Я отправился заказывать разговор с Марроу, который находится в Варшаве. Выйдя из консульства, наткнулся на Гедди, сильно взволнованного. Дома, пока я заказывал разговор с Эдом, по радио нежно наигрывали венский вальс. Было мерзко, оттого что он звучал. Внезапно музыка прервалась. «Внимание! Внимание! — произнес голос диктора. — Через несколько минут вы услышите важное сообщение». Затем — тиканье метронома, отличительный знак пустоты. Он сводит с ума. Тик… тик… тик… тик. Я убавил звук. Затем голос Шушнига, — я узнал его, — без всякого вступления.

«Сегодняшний день поставил нас в трагическое и очевидное положение. Я должен подробно изложить моим соотечественникам австрийцам события этого дня.

Сегодня правительство Германии вручило президенту Микласу ультиматум, приказывающий ему в короткий срок объявить канцлером лицо, назначенное правительством Германии, и сформировать кабинет министров в соответствии с указаниями правительства Германии. В противном случае в Австрию войдут германские войска.

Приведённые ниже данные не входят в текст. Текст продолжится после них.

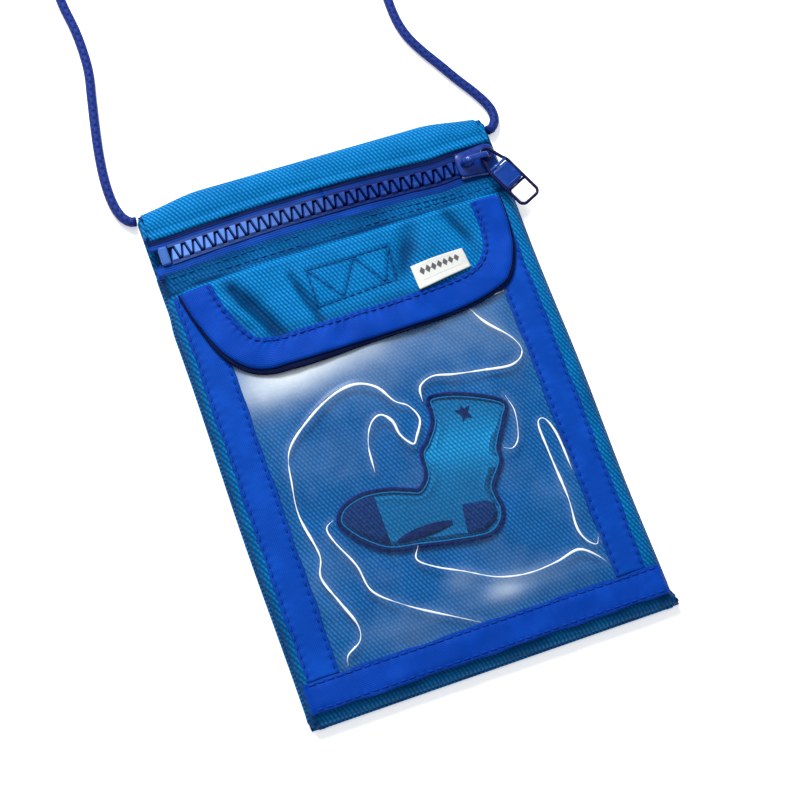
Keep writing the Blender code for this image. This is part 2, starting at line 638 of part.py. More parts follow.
def make_coil():
    """The length that isn't laid out, as a turned ring, with a tie over it."""
    x, y = 0.0, TOP_Y + COIL_RISE
    reach = COIL_THICK / 2
    rings = []
    for index in range(32):
        turn = math.radians(index * 360 / 32)
        ring = []
        for corner in range(8):
            angle = math.radians(22.5 + corner * 45)
            out = COIL_MID / 2 + reach * math.cos(angle) / math.cos(math.radians(22.5))
            high = COIL_HEIGHT / 2 * (1 + math.sin(angle) / math.cos(math.radians(22.5)))
            ring.append((x + out * math.cos(turn), y + out * math.sin(turn), high))
        rings.append(ring)
    loft("cord_coil", rings, CORD_BLUE, closed=True)
    inner = reach + GAP
    outer = inner + TIE_THICK
    low = COIL_HEIGHT + GAP
    arch = [(-outer, 0.2), (-inner, 0.2), (-inner, low), (inner, low), (inner, 0.2), (outer, 0.2)]
    arch += [(outer, low + 0.2), (outer - 0.5, low + TIE_THICK), (0.5 - outer, low + TIE_THICK)]
    arch += [(-outer, low + 0.2)]
    middle = y - COIL_MID / 2
    half = TIE_WIDTH / 2
    rings = [[(x + side, middle + across, z) for across, z in arch] for side in (-half, half)]
    loft("cord_tie", rings, CORD_BLUE)


def build():
    clear_scene()
    lip = add_pivot("lip_pivot", (0.0, TOP_Y, SEAM_Z))
    slide = add_pivot("slider_pivot", (SLIDER_RIGHT, CHAIN_Y, CHAIN_Z))
    swivel = add_pivot("pull_pivot", (POST_X, CHAIN_Y, PULL_Z))
    fold = add_pivot("flap_pivot", (0.0, FLAP_ROOT_Y, LAYER + FLAP_CLOTH))
    make_back_panel()
    make_front_panel()
    make_header_strip(lip)
    make_bartacks()
    make_zip(lip)
    make_slider(slide)
    make_pull(swivel)
    make_flap(fold)
    make_ribbons()
    make_film()
    make_sock()
    spread = WIDTH / 2 - ROUTE_HALF
    make_tube("cord_left", from_corner(LEFT_ROUTE, -spread))
    make_tube("cord_right", from_corner(RIGHT_ROUTE, spread))
    make_coil()


build()
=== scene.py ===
# %% [markdown]
# # A neck pouch wallet
# A neck pouch is a flat zipped bag that hangs on a cord under the clothes. This one has a
# plastic zip along the top, a flap with a bound edge, and a clear window pocket with a sewn
# sock emblem. It lies on its back on a pale table. The solid model is already made: it comes
# in as a fixed frame, and the pieces below are dressed over it. All sizes below are in
# millimetres and turn into metres at the moment a mesh is made.

# %% The frame
import math

import bmesh
import bpy
import numpy as np
from mathutils import Matrix, Vector, noise


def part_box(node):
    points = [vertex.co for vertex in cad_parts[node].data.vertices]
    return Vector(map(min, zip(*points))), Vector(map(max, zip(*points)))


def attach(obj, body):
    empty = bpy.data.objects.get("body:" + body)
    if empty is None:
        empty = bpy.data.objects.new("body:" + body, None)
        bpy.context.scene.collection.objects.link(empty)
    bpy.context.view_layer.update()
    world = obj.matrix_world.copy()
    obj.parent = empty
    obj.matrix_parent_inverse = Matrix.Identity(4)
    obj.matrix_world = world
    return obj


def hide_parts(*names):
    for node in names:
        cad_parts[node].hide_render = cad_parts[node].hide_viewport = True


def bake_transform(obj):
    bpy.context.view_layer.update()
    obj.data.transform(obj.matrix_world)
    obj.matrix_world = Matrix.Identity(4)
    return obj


MM = 0.001
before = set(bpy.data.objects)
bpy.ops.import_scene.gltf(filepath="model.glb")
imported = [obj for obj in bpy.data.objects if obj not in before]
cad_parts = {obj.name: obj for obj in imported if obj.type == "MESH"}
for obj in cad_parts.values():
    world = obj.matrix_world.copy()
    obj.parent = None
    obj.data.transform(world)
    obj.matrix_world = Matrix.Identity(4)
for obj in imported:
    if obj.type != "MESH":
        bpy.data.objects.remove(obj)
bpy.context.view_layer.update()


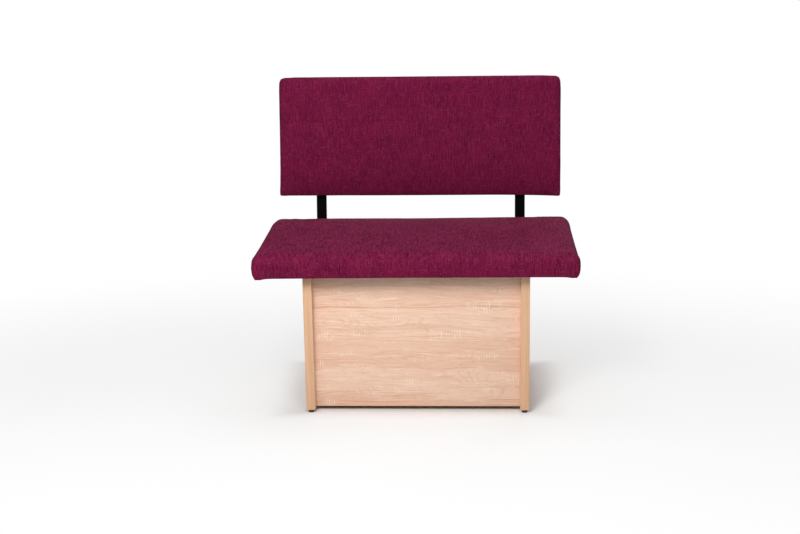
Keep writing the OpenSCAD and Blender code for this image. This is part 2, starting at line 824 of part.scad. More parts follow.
module back_tee_nuts() {
    front = bar_t + 2 * fabric_t + back_board_t;
    color(zinc) at_back_bolts() translate([0, 0, -front]) difference() {
        union() {
            cylinder(h = tee_flange_t, d = tee_flange_d);
            cylinder(h = tee_flange_t + tee_barrel_l, r = tee_barrel_r);
        }
        translate([0, 0, -over])
            cylinder(h = tee_flange_t + tee_barrel_l + 2 * over, r = back_bolt_d / 2 + thread_play);
    }
}

module back_bolts() {
    color(black_steel) at_back_bolts() socket_bolt(back_bolt_d, bar_t + 2 * fabric_t + back_bolt_bite);
}

module bar_inserts() {
    color(zinc) at_bar_bolts() translate([0, 0, -bar_t - band_t - insert_l])
        threaded_insert(bar_bolt_d, insert_l, insert_wall);
}

module bar_bolts() {
    color(black_steel) at_bar_bolts() socket_bolt(bar_bolt_d, bar_t + bar_bolt_bite);
}

side_panel(-1);  // left_side_panel
side_panel(1);  // right_side_panel
side_band(-1, 1);  // left_front_band
side_band(1, 1);  // right_front_band
side_band(-1, -1);  // left_rear_band
side_band(1, -1);  // right_rear_band
cross_panel(1);  // front_panel
cross_panel(-1);  // rear_panel
cross_panel_band(1);  // front_panel_band
cross_panel_band(-1);  // rear_panel_band
rail(1);  // front_rail
rail(-1);  // rear_rail
panel_dowels();
cam_housings();
cam_bolts();
rail_screws();
seat_screws();
angle_brackets();
bracket_screws();
foot_inserts();
foot(-1, 0);  // front_left_foot
foot(1, 0);  // front_right_foot
foot(-1, 1);  // rear_left_foot
foot(1, 1);  // rear_right_foot
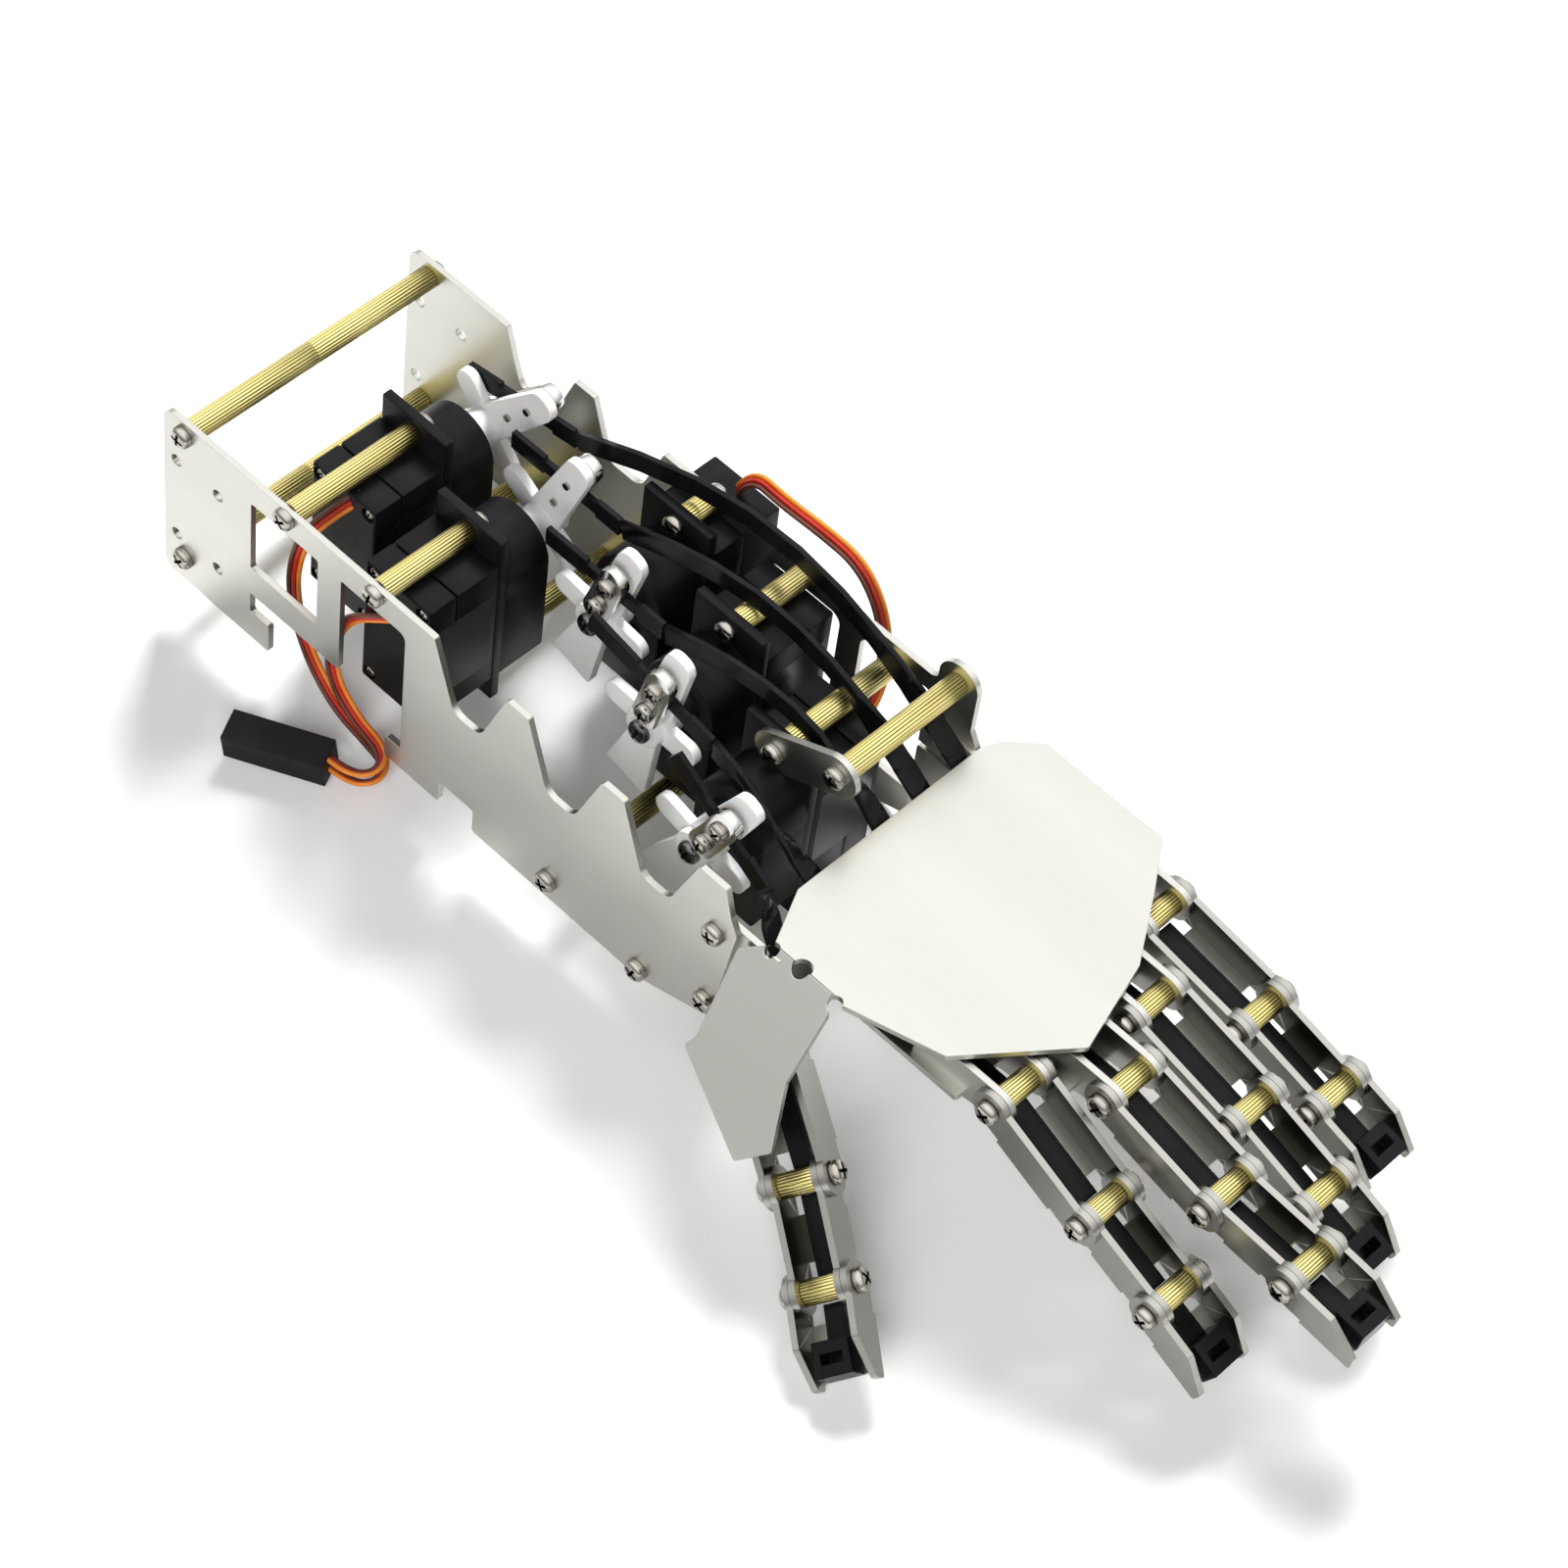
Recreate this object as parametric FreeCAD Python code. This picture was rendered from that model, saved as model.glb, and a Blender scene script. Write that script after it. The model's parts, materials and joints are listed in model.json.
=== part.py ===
import math
import os

import FreeCAD
import Part

# Left robot hand on a forearm frame.
# X runs from the elbow end to the fingers, Y from the thumb side to the little finger side, Z up.
# X is 0 at the rear edges, Y is 0 midway between the side plates, Z is 0 at their lower edges.
# All lengths are in millimetres and all angles in degrees.

# Margins of the cutting shapes, and shares of the largest round that a corner takes
cut_margin = 1.0
joining_gap = 1e-4
full_round = 0.99
near_round = 0.95
arm_round = 0.9

# Forearm frame
sheet = 1.5
standoff_length = 35.0
standoff_diameter = 5.5
screw_hole = 3.2
plate_top = 52.2
rear_corner = 3.0
edge_corner = 0.8
window_corner = 2.0
cross_x = 6.5
cross_low_z = 7.6
cross_high_z = 48.1
mount_x = 4.0
mount_z = 13.5
mount_pitch_x = 13.4
mount_pitch_z = 24.5
front_end = 174.6
chin_x = 150.3
chin_tip_x = 170.3
chin_tip_z = 7.4
wrist_screw_x = 168.8
wrist_screw_high = 36.0
wrist_screw_low = 12.0

# Left side plate
panel_end = 28.0
hook_end = 34.1
hook_height = 8.7
slot_top = 15.0
bar_height = 8.5
rim_height = 7.2
window_end = 49.1
bay_left = 56.2
bay_right = 76.2
foot_left = 71.5
foot_height = 6.5
heel_left = 88.5
heel_width = 10.6
heel_height = 7.0
notch_first = 84.6
notch_pitch = 28.1
notch_width = 21.7
notch_floor_width = 8.0
notch_depth = 18.5
notch_radius = 4.0
last_tooth = 7.7
shoulder_x = 172.4
shoulder_z = 44.6
front_top_z = 40.2

# Right side plate
right_panel_end = 31.0
right_notch_width = 21.5
right_tooth_width = 6.0
right_notch_lean = 5.6
right_notch_depth = 15.5
right_window_first = 112.3
right_window_pitch = 27.8
right_window_width = 21.6
right_window_bottom = 11.5
right_window_top = 47.0
servo_window_margin = 0.6
servo_window_radius = 1.0
right_window_radius = 3.0
ear_x = 166.7
ear_z = 55.9
ear_radius = 5.4
ear_fillet = 2.0
right_shoulder_z = 44.7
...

Я объявил всему миру, что распространенные в Германии сообщения о беспорядках, устроенных рабочими, льющихся потоках крови и выходе ситуации из-под контроля австрийского правительства есть ложь от „а“ до „я“. Президент Миклас попросил меня сказать народу Австрии, что мы уступаем силе, потому что не готовы даже в такой страшной ситуации проливать кровь. Мы решили отдать приказ войскам не оказывать сопротивления.

Поэтому я прощаюсь с австрийцами с немецкой молитвой, идущей из самого сердца: Боже, храни Австрию».

К концу речи чувствуется, что голос его вот-вот сорвется, что раздастся рыдание. Но он все-таки сдерживает слезы. Секунда молчания. А затем звучит со старой пластинки национальный гимн. Это мелодия «Deutschland uber Alles», только в оригинальной и слегка отличной от первоначальной версии, написанной Гайдном. Вот и все. Это конец.

Остаток вечера? Чуть позже скрипучий голос Иуды. Что-то говорит доктор Зейсс-Инкварт, говорит, что он считает себя ответственным за приказ, говорит, что австрийская армия не будет оказывать сопротивления. О вторжении Германии мы слышим впервые. Шушниг говорит, что ультиматум требует капитуляции, в противном случае — вторжение. Теперь Гитлер нарушил даже условия своего собственного ультиматума.

Не могу застать Эда в Варшаве; В отеле все время отвечают, что его нет. Еще рано. Позвонил на австрийское радиовещание по поводу моей передачи. Никто не отвечает. Пошел в центр города. На Карлсплац огромная толпа. Кто-то громко произносит речь со ступенек Карлскирхе. «Гесс и Беркель», — шепчет стоящий рядом штурмовик. От его формы несет нафталином. «Гесс и Беркель. Это они там». Но мне не удается подойти ближе, чтобы посмотреть.